Say-on-Pay & Shareholder Feedback
- 2024 say-on-pay approval: Approximately 91% of votes cast supported executive compensation, indicating broad shareholder support for compensation oversight framework.
Related Party Transactions
- No related-party transactions disclosed involving Ottaviano. Audit Committee reviews and must find terms comparable to unaffiliated third parties before approval.
- Noted RPT: CEO’s brother-in-law employed as Chief Communications Officer with 2024 total compensation of ~$770,000; Audit Committee deemed comparable—contextual governance check (not linked to Ottaviano).
Compensation Committee Analysis (context)
- NCSO Committee (directors Casey, McFadden) oversees executive comp; no interlocks/insider participation disclosed for 2024.
- Uses independent consultant; emphasizes income before taxes and relative TSR for executive incentives.
Employment & Contracts
- Directors: No employment contracts disclosed; director fees and DSUs governed by Board policy and 2020 Plan.

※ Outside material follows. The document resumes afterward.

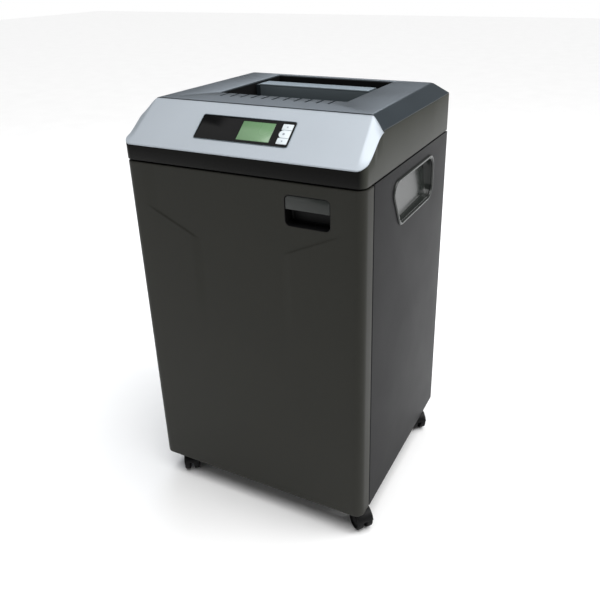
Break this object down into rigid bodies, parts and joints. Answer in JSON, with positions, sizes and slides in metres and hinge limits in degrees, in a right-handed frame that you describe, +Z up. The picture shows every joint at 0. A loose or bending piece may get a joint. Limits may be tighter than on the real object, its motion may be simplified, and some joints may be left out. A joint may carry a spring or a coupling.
{
  "type": "paper shredder",
  "caption": "Cabinet paper shredder on swivel casters with a hinged door, pull-out bin, top feed slot and sloping control panel.",
  "frame": {"origin": "on the floor, under the middle of the cabinet", "axes": "+Z up, -Y towards the door, +X to the right when facing the door"},
  "size_m": [0.4446, 0.393, 0.727],
  "materials": {
    "side_paint": "powder coat",
    "door_paint": "satin metallic paint",
    "olive_plastic": "satin",
    "charcoal_plastic": "satin metallic paint",
    "silver_plastic": "satin silver paint",
    "window_gloss": "gloss",
    "lcd_green": "gloss",
    "white_plastic": "satin",
    "grip_plastic": "satin",
    "black_plastic": "matte",
    "brushed_guide": "brushed",
    "zinc_steel": "zinc plate",
    "cutter_steel": "oiled steel",
    "board_green": "solder mask",
    "caster_rubber": "matte"
  },
  "bodies": {
    "cabinet": {"base_plate": "black_plastic", "left_side_panel": "side_paint", "right_side_panel": "side_paint", "rear_panel": "side_paint", "mechanism_deck": "zinc_steel", "catch_plate": "zinc_steel", "left_grip_cup": "grip_plastic", "right_grip_cup": "grip_plastic", "upper_hinge_bracket": "zinc_steel", "lower_hinge_bracket": "zinc_steel", "head_casing": "olive_plastic", "top_cover": "charcoal_plastic", "front_fascia": "silver_plastic", "display_window": "window_gloss", "lcd_panel": "lcd_green", "paper_guide": "brushed_guide", "paper_sensor": "black_plastic", "left_chassis_plate": "zinc_steel", "right_chassis_plate": "zinc_steel", "left_bearing_block": "black_plastic", "right_bearing_block": "black_plastic", "front_tie_bar": "zinc_steel", "rear_tie_bar": "zinc_steel", "front_stripper": "black_plastic", "rear_stripper": "black_plastic", "motor_can": "zinc_steel", "idler_pin": "zinc_steel", "control_board": "board_green", "power_board": "board_green", "power_inlet": "black_plastic", "mains_switch": "black_plastic"},
    "door": {"door_panel": "door_paint", "door_liner": "black_plastic", "latch_cup": "black_plastic", "upper_hinge_pin": "zinc_steel", "lower_hinge_pin": "zinc_steel"},
    "latch": {"latch_paddle": "grip_plastic"},
    "bin": {"waste_bin": "black_plastic"},
    "forward key": {"key_forward": "white_plastic"},
    "auto key": {"key_auto": "white_plastic"},
    "reverse key": {"key_reverse": "white_plastic"},
    "rocker": {"power_rocker": "black_plastic"},
    "front cutter": {"front_cutter_shaft": "cutter_steel", "front_timing_gear": "cutter_steel", "driven_gear": "cutter_steel"},
    "rear cutter": {"rear_cutter_shaft": "cutter_steel", "rear_timing_gear": "cutter_steel"},
    "idler": {"idler_gear": "cutter_steel"},
    "rotor": {"motor_shaft": "cutter_steel", "motor_fan": "black_plastic"},
    "front right fork": {"front_right_caster_fork": "black_plastic"},
    "front right wheel": {"front_right_caster_wheel": "caster_rubber"},
    "front left fork": {"front_left_caster_fork": "black_plastic"},
    "front left wheel": {"front_left_caster_wheel": "caster_rubber"},
    "rear right fork": {"rear_right_caster_fork": "black_plastic"},
    "rear right wheel": {"rear_right_caster_wheel": "caster_rubber"},
    "rear left fork": {"rear_left_caster_fork": "black_plastic"},
    "rear left wheel": {"rear_left_caster_wheel": "caster_rubber"}
  },
  "joints": [
    {"name": "door_hinge", "type": "hinge", "parent": "cabinet", "child": "door", "pos_m": [-0.205, -0.166, 0.34], "axis": [0, 0, -1], "range_deg": [0, 100]},
    {"name": "latch_pull", "type": "hinge", "parent": "door", "child": "latch", "pos_m": [0.12025, -0.1915, 0.6145], "axis": [-1, 0, 0], "range_deg": [0, 20], "stiffness_Nm_per_rad": 0.08},
    {"name": "bin_slide", "type": "slide", "parent": "cabinet", "child": "bin", "axis": [0, -1, 0], "range_m": [0, 0.155]},
    {"name": "power_rocker_tilt", "type": "hinge", "parent": "cabinet", "child": "rocker", "pos_m": [-0.09, 0.1905, 0.582], "axis": [1, 0, 0], "range_deg": [-7, 7]},
    {"name": "forward_key_press", "type": "slide", "parent": "cabinet", "child": "forward key", "axis": [0, 0.6325, -0.7746], "range_m": [0, 0.001], "stiffness_N_per_m": 400},
    {"name": "auto_key_press", "type": "slide", "parent": "cabinet", "child": "auto key", "axis": [0, 0.6325, -0.7746], "range_m": [0, 0.001], "stiffness_N_per_m": 400},
    {"name": "reverse_key_press", "type": "slide", "parent": "cabinet", "child": "reverse key", "axis": [0, 0.6325, -0.7746], "range_m": [0, 0.001], "stiffness_N_per_m": 400},
    {"name": "front_cutter_spin", "type": "hinge", "parent": "cabinet", "child": "front cutter", "pos_m": [0, 0.042, 0.616], "axis": [1, 0, 0], "continuous": true},
    {"name": "rear_cutter_spin", "type": "hinge", "parent": "cabinet", "child": "rear cutter", "pos_m": [0, 0.078, 0.616], "axis": [1, 0, 0], "continuous": true},
    {"name": "idler_spin", "type": "hinge", "parent": "cabinet", "child": "idler", "pos_m": [0, -0.01018, 0.62182], "axis": [1, 0, 0], "continuous": true},
    {"name": "rotor_spin", "type": "hinge", "parent": "cabinet", "child": "rotor", "pos_m": [0, -0.06, 0.601], "axis": [1, 0, 0], "continuous": true},
    {"name": "front_right_swivel", "type": "hinge", "parent": "cabinet", "child": "front right fork", "pos_m": [0.1816, -0.1525, 0.045], "axis": [0, 0, 1], "continuous": true},
    {"name": "front_right_roll", "type": "hinge", "parent": "front right fork", "child": "front right wheel", "pos_m": [0.19647, -0.16433, 0.02], "axis": [0.6225, 0.7826, 0], "continuous": true},
    {"name": "front_left_swivel", "type": "hinge", "parent": "cabinet", "child": "front left fork", "pos_m": [-0.1816, -0.1525, 0.045], "axis": [0, 0, 1], "continuous": true},
    {"name": "front_left_roll", "type": "hinge", "parent": "front left fork", "child": "front left wheel", "pos_m": [-0.17051, -0.16793, 0.02], "axis": [0.8121, 0.5835, 0], "continuous": true},
    {"name": "rear_right_swivel", "type": "hinge", "parent": "cabinet", "child": "rear right fork", "pos_m": [0.1816, 0.156, 0.045], "axis": [0, 0, 1], "continuous": true},
    {"name": "rear_right_roll", "type": "hinge", "parent": "rear right fork", "child": "rear right wheel", "pos_m": [0.19456, 0.1421, 0.02], "axis": [0.7314, 0.682, 0], "continuous": true},
    {"name": "rear_left_swivel", "type": "hinge", "parent": "cabinet", "child": "rear left fork", "pos_m": [-0.1816, 0.156, 0.045], "axis": [0, 0, 1], "continuous": true},
    {"name": "rear_left_roll", "type": "hinge", "parent": "rear left fork", "child": "rear left wheel", "pos_m": [-0.19647, 0.14417, 0.02], "axis": [0.6225, -0.7826, 0], "continuous": true}
  ],
  "couplings": [
    {"joint": "bin_slide", "follows": "door_hinge", "m_per_rad": 0.088},
    {"joint": "rear_cutter_spin", "follows": "front_cutter_spin", "ratio": -1},
    {"joint": "idler_spin", "follows": "front_cutter_spin", "ratio": -3.375},
    {"joint": "rotor_spin", "follows": "front_cutter_spin", "ratio": 16.875}
  ]
}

Performance & Track Record
- Board oversight emphasized risk management, internal controls, and cybersecurity; Audit Committee quarterly updates to Board; third-party cybersecurity consultant engaged.
Insider Trades
- Section 16(a) compliance: Company reports timely filings for 2024; January 2025 late Form 4s for phantom stock awards were filed for certain officers (not listing Ottaviano).
Stock Ownership Guidelines (context)
- Executive stock ownership guidelines disclosed (CEO 6x salary; EVPs 2x), but director-specific guidelines not disclosed. Anti-hedging policy applies to officers and non-employee directors.
Executive Sessions & Engagement
- Independent Chairman (Visconto) presides at executive sessions; available for shareholder consultation as requested.
Summary Implications for Investors
- Governance quality: Strong independence and active audit oversight; stable, conservative director pay structure with equity component; no disclosed conflicts for Ottaviano.
- Risk indicators: None apparent specific to Ottaviano; Company-level related-party oversight and clawback/anti-hedging policies reduce governance risk.